Data Dealer: le jeu qui dévoile le commerce juteux des données personnelles
PARIS, 3 août 2013 (AFP) - Comment devenir riche en aspirant les données de millions d'internautes naïfs et les revendant? Afin de sensibiliser le public à l'utilisation des données personnelles sur internet le jeu Data Dealer propose aux joueurs de devenir des capitalistes de l'ère numérique.

Une petite équipe de développeurs, designers de jeux vidéos et de défenseurs des droits des internautes, basée essentiellement à Vienne, a conçu ce jeu en ligne gratuit à visée éducative qui met en lumière l'usage fait de ces données par les sociétés commerciales et les Etats, avec une bonne dose d'humour.

"Il y a tant de données qui sont collectées et la plupart des gens ne savent pas ce qui peut arriver à leurs informations personnelles", explique à l'AFP Wolfie Christl, un membre de cette équipe.

"Si vous leur dites: faites attention aux données que vous laissez sur les réseaux sociaux, c'est ennuyeux, personne ne vous écoute... C'est pour ça que nous avons imaginé un jeu où vous êtes du mauvais côté, on vous propose de récolter les données vous-même et de les revendre.

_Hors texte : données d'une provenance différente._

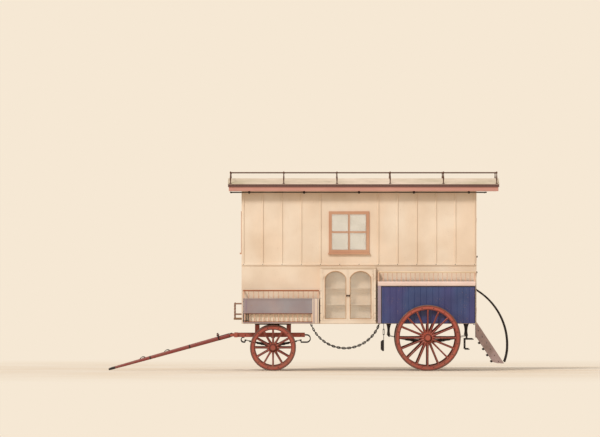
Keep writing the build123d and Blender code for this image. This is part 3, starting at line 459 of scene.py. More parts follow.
def both_ways(half):
    """Rows of (along, radius), followed by their mirror image in reverse."""
    return half + [(-along, radius) for along, radius in half[::-1]]


def board(corner, opposite, bevel=0.003):
    """A straight board between two corners, its twelve edges bevelled: four rings of eight points, the end
    rings drawn in by the bevel."""
    low, high = np.minimum(corner, opposite), np.maximum(corner, opposite)
    b = min(bevel, (high - low).min() / 2.5)

    def ring(z, inset):
        x, y = low[:2] + inset
        u, v = high[:2] - inset
        return [(x + b, y, z), (u - b, y, z), (u, y + b, z), (u, v - b, z), (u - b, v, z), (x + b, v, z),
                (x, v - b, z), (x, y + b, z)]

    rings = ((low[2], b * 0.9), (low[2] + b, 0), (high[2] - b, 0), (high[2], b * 0.9))
    return skin(np.array([ring(z, inset) for z, inset in rings]))


def about(axis, angles):
    """Rotation matrices about X or Y, one for each angle."""
    angles = np.asarray(angles, float)
    c, s, o, l = np.cos(angles), np.sin(angles), np.zeros_like(angles), np.ones_like(angles)
    rows = {"x": (l, o, o, o, c, -s, o, s, c), "y": (c, o, s, o, l, o, -s, o, c)}
    return np.stack(rows[axis], -1).reshape(angles.shape + (3, 3))


# Turns that point a shape from the lathe out of each side of the van
OUT = {"near": about("x", math.pi / 2), "far": about("x", -math.pi / 2),
       "front": about("y", -math.pi / 2), "back": about("y", math.pi / 2)}


def heads(places, way, radius, height):
    """Bolt heads on a face that looks one way: quarter ellipses swept round, with a small flat on top."""
    t = np.array([0.0, 0.35, 0.75, 1.0]) * math.pi / 2
    dome = turned(np.stack([height * np.sin(t), radius * np.cos(t) + radius * 0.08], -1), 8)
    return dome.copies(places, OUT[way])


def lattice(*axes):
    """Every combination of the values on each axis, as points."""
    return np.stack(np.meshgrid(*axes, indexing="ij"), -1).reshape(-1, 3)


def in_scene(name, data):
    """An object of the data, linked to the scene."""
    obj = bpy.data.objects.new(name, data)
    bpy.context.scene.collection.objects.link(obj)
    return obj


def piece(name, shells, paint, slot=None, stands_for=(), body="van"):
    """Makes one mesh of the shells, riding on a body, in place of the nodes it stands for. The slot argument
    is not used."""
    shell = joined(shells)
    corners = np.concatenate([g.ravel() for g in shell.groups])
    totals = np.concatenate([np.full(len(g), g.shape[1]) for g in shell.groups])
    mesh = bpy.data.meshes.new(name)
    mesh.vertices.add(len(shell.points))
    mesh.vertices.foreach_set("co", shell.points.ravel())
    mesh.loops.add(len(corners))
    mesh.loops.foreach_set("vertex_index", corners)
    mesh.polygons.add(len(totals))
    mesh.polygons.foreach_set("loop_start", np.concatenate([[0], np.cumsum(totals)[:-1]]))
    mesh.update(calc_edges=True)
    mesh.shade_smooth()
    mesh.set_sharp_from_angle(angle=math.radians(38))
    mesh.materials.append(finish[paint])
    obj = in_scene(name, mesh)
    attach(obj, body)
    if stands_for:
        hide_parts(*stands_for)
    slot or paint


# A spindle from foot to head: its share of the height, and of the greatest radius
SPINDLE = [(0.0, 0.62), (0.02, 0.95), (0.05, 0.95), (0.07, 0.55), (0.11, 0.5), (0.14, 0.8), (0.24, 1.0),
           (0.36, 0.96), (0.5, 0.62), (0.64, 0.42), (0.72, 0.45), (0.75, 0.85), (0.78, 0.85), (0.81, 0.5),
           (0.93, 0.62), (1.0, 0.62)]
SPINDLE_RADIUS = 0.0115


def spindle_row(x0, x1, y, z0, z1, count):
    """Turned spindles at even places between two square posts."""
    vase = turned([(t * (z1 - z0), r * SPINDLE_RADIUS) for t, r in SPINDLE], 10)
    half = RAIL / 2
    pitch = (x1 - x0 - RAIL) / (count + 1)
    row = vase.copies(lattice(x0 + half + pitch * (np.arange(count) + 1), [y], [z0]))
    return [row] + [board((x, y - half, z0), (x + RAIL, y + half, z1), 0.004) for x in (x0, x1 - RAIL)]


def gallery(node, foot, count):
    """Spindles on both sides of the van, from a foot's height up to a round-edged rail, which returns to the
    wall at either end. Gives back the turning and the rails."""
    low, high = span(node)
    rows, rails = [], []
    for out in sides.values():
        y, z = out * (abs(low[1]) - RAIL / 2), high[2] - RAIL
        rows += spindle_row(low[0], high[0], y, foot, z, count)
        rails.append(board((low[0], y - RAIL / 2, z), (high[0], y + RAIL / 2, high[2]), 0.007))
        rails += [board((x, y, z), (x + RAIL, out * WALL, high[2]), 0.007) for x in (low[0], high[0] - RAIL)]
    return rows, rails


def front_galleries():
    """The galleries over the front cases and in their open racks, with a near-white board behind the racks:
    painted light against their shade.
    """
    low, high = span("front_galleries")
    rows, rails = gallery("front_galleries", CASE_HIGH[2], 14)
    x0, x1, reeded_end = low[0] + CASE_BOARD, high[0] - CASE_BOARD, 0.090
    behind, thickness, lap = 0.800, 0.008, 0.004
    painted_light_linings = []
    for out in sides.values():
        y = out * (abs(low[1]) - RAIL / 2)
        rows += spindle_row(x0, x1 - reeded_end, y, RACK_FOOT + RAIL / 2, RACK_TOP - RAIL / 2, 13)
        rails += [board((x0, y - RAIL / 2, z), (x1, y + RAIL / 2, z + RAIL / 2))
                  for z in (RACK_FOOT, RACK_TOP - RAIL / 2)]
        # A near-white board just behind the spindles, painted light against the rack's shade.
        painted_light_linings.append(board((x0 - lap, out * behind, RACK_FOOT - 0.006),
                             (x1 + lap, out * (behind + thickness), RACK_TOP + lap), 0.001))
    piece("front_pale_lining_painted_light", painted_light_linings, "pale_lining_painted_light", "mauve_panel")
    piece("front_gallery_turning", rows, "spindle_paint", "gallery_paint")
    piece("front_gallery_rails", rails, "gallery_paint", stands_for=["front_galleries"])


def locker_galleries():
    """The galleries on the lockers' rims."""
    rows, rails = gallery("locker_galleries", span("locker_galleries")[0][2], 20)
    piece("locker_gallery_turning", rows, "spindle_paint", "gallery_paint")
    piece("locker_gallery_rails", rails, "cream_rail", "gallery_paint", ["locker_galleries"])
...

Ca sensibilise les gens bien mieux que si on leur faisait la leçon", poursuit le jeune homme de 36 ans.

Moyens légaux ou illégaux

Dans ce jeu en ligne (datadealer.com) sorti l'an dernier en version allemande et en anglais en mai, le joueur doit remplir sa base de données de profils d'internautes par des moyens légaux ou illégaux. Il se met en rapport avec des trafiquants, qui font profit de leur accès à des bases de données ou les piratent carrément.

Puis le joueur étoffe son stock en créant ses propres compagnies: un site de rencontres où les internautes dévoilent leurs secrets les plus intimes, ou des loteries en ligne, auxquelles ils n'hésitent pas à donner noms, adresses e-mail et une foule d'autres détails précieux, dans l'espoir de décrocher le gros lot.

L'empire numérique du joueur croît vite grâce aux services de cartes de fidélité ou aux tests psychologiques en ligne, autant de mines d'or pour les chasseurs de données personnelles.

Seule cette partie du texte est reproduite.